Exercise brief: The listing below should be copied in full, word for word.

(begin)

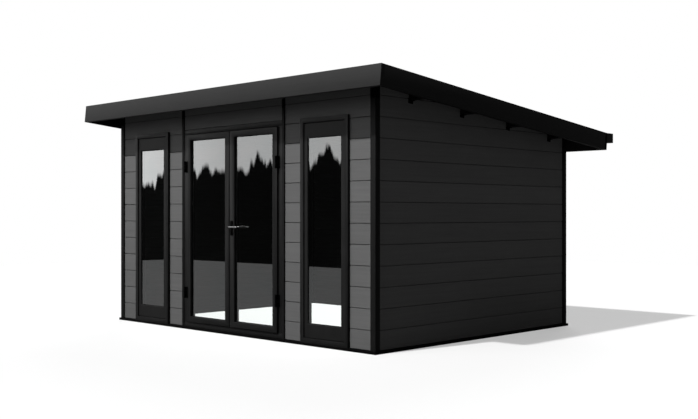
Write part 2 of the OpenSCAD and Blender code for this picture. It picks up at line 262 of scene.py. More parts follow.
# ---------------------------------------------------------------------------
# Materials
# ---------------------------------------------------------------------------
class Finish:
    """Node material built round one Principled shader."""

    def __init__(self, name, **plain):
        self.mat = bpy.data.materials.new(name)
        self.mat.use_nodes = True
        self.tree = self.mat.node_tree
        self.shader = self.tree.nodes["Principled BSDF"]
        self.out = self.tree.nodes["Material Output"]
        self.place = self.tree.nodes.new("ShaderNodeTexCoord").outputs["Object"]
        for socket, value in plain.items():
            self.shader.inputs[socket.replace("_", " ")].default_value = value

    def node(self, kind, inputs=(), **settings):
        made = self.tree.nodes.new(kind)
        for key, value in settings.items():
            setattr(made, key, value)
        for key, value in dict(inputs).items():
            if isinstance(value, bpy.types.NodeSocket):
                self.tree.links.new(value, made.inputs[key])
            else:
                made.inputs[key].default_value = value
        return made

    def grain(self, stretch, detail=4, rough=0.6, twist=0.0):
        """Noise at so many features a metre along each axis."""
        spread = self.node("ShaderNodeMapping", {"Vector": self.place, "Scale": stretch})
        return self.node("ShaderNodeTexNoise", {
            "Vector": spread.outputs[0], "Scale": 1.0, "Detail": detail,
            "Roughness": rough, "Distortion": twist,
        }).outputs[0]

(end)

Full response:
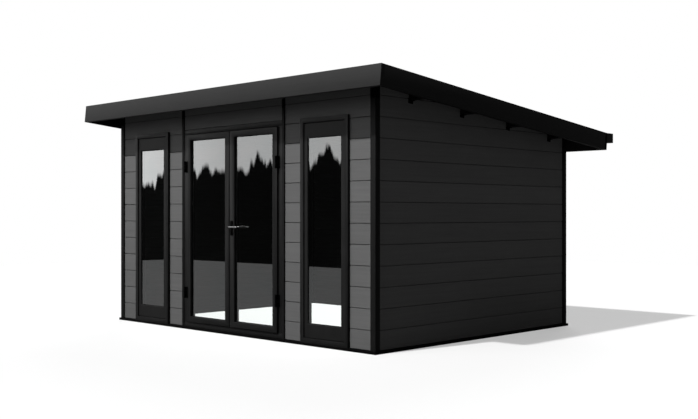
Write part 2 of the OpenSCAD and Blender code for this picture. It picks up at line 262 of scene.py. More parts follow.
# ---------------------------------------------------------------------------
# Materials
# ---------------------------------------------------------------------------
class Finish:
    """Node material built round one Principled shader."""

    def __init__(self, name, **plain):
        self.mat = bpy.data.materials.new(name)
        self.mat.use_nodes = True
        self.tree = self.mat.node_tree
        self.shader = self.tree.nodes["Principled BSDF"]
        self.out = self.tree.nodes["Material Output"]
        self.place = self.tree.nodes.new("ShaderNodeTexCoord").outputs["Object"]
        for socket, value in plain.items():
            self.shader.inputs[socket.replace("_", " ")].default_value = value

    def node(self, kind, inputs=(), **settings):
        made = self.tree.nodes.new(kind)
        for key, value in settings.items():
            setattr(made, key, value)
        for key, value in dict(inputs).items():
            if isinstance(value, bpy.types.NodeSocket):
                self.tree.links.new(value, made.inputs[key])
            else:
                made.inputs[key].default_value = value
        return made

    def grain(self, stretch, detail=4, rough=0.6, twist=0.0):
        """Noise at so many features a metre along each axis."""
        spread = self.node("ShaderNodeMapping", {"Vector": self.place, "Scale": stretch})
        return self.node("ShaderNodeTexNoise", {
            "Vector": spread.outputs[0], "Scale": 1.0, "Detail": detail,
            "Roughness": rough, "Distortion": twist,
        }).outputs[0]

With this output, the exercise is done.